Around the same time he started playing a couple evenings on the “mainland” at T. Ashwell’s, where Tom Ashwell Smith, the restaurant’s owner and chef, says Dan has become a fixture. “I love his style,” Smith says. “One of my favorite times of the night is to come out and have a glass of wine and catch him for a bit before he’s done.”

Making a career out of music is never easy, especially on the isolated peninsula of Door County, and even more-so on the isolated island a ferry ride away from that isolated peninsula. Yet Dan has cobbled together a living, and he doesn’t reserve any envy for nine-to-fivers. “Some people would call me A.D.D., but I like the freedom to organize my own day. I like to do something for one to two hours and move on to something else.”

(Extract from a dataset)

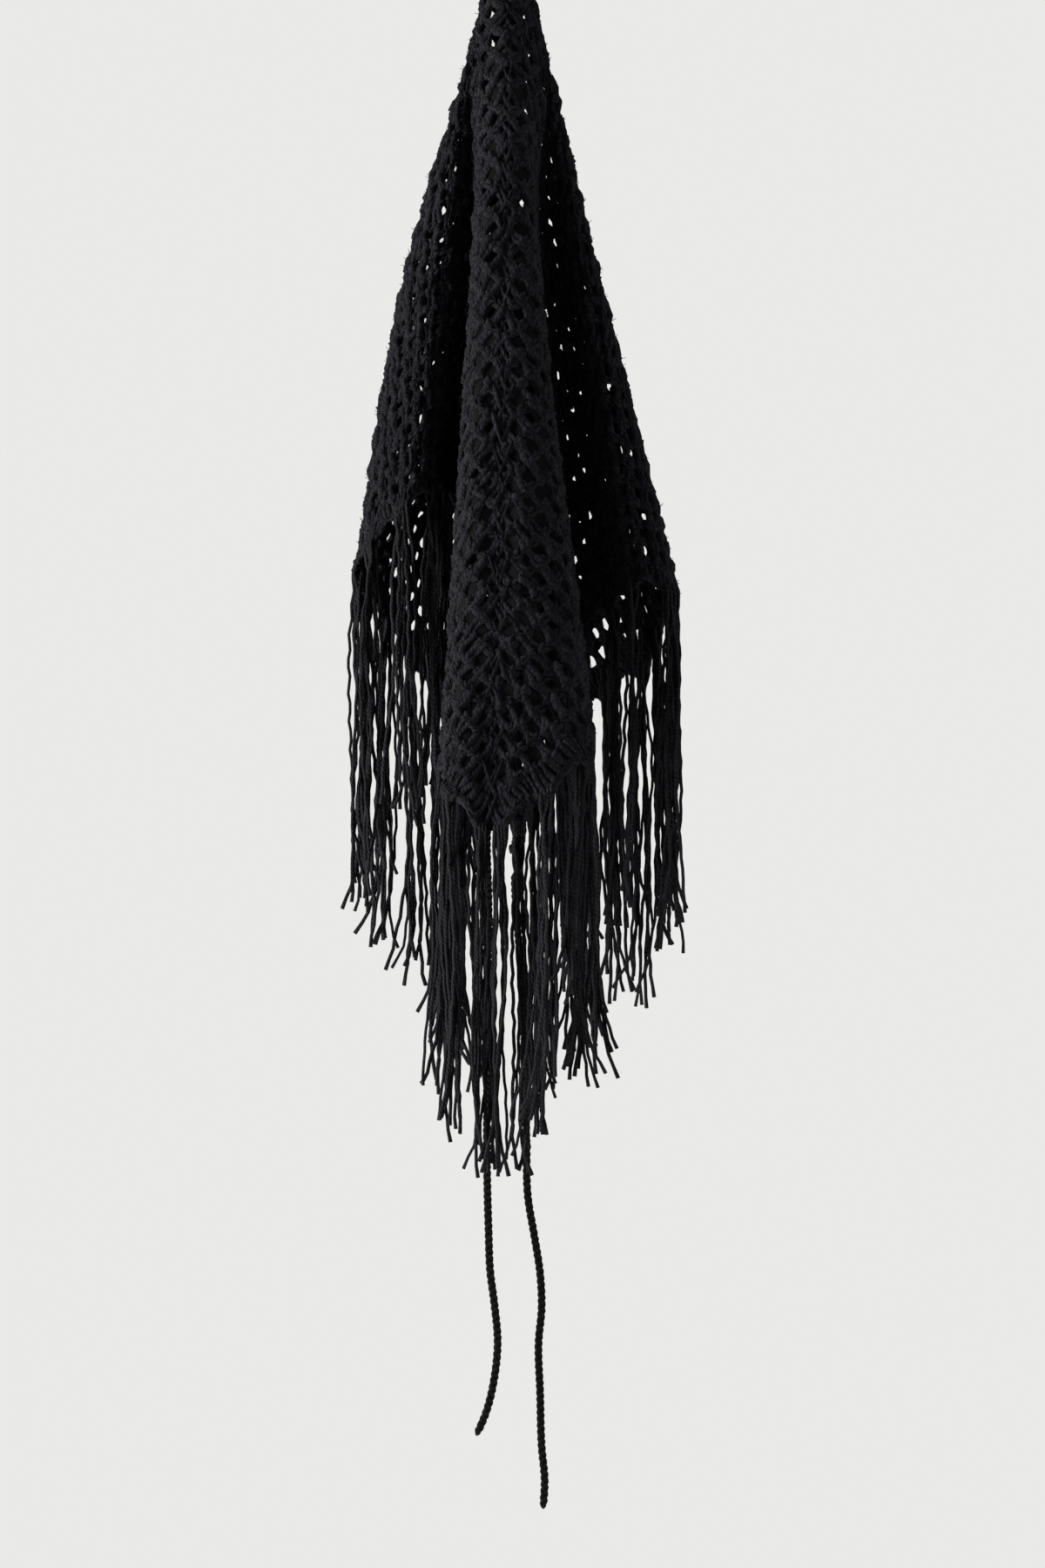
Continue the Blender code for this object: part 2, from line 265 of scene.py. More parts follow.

He doesn’t describe himself as an entertainer, so maybe it’s not surprising that his greatest fulfillments in music don’t come from performing, but from providing the vehicles for others to do so. “Having something I’ve written performed and hearing it come to fruition is a special feeling,” he says.

Most artists live for those moments in the limelight, but it’s only fitting that the man whom Julian describes as “one of those rare people who would be well-served by a little more ego,” is happiest when he gives it up and backs into the shadows.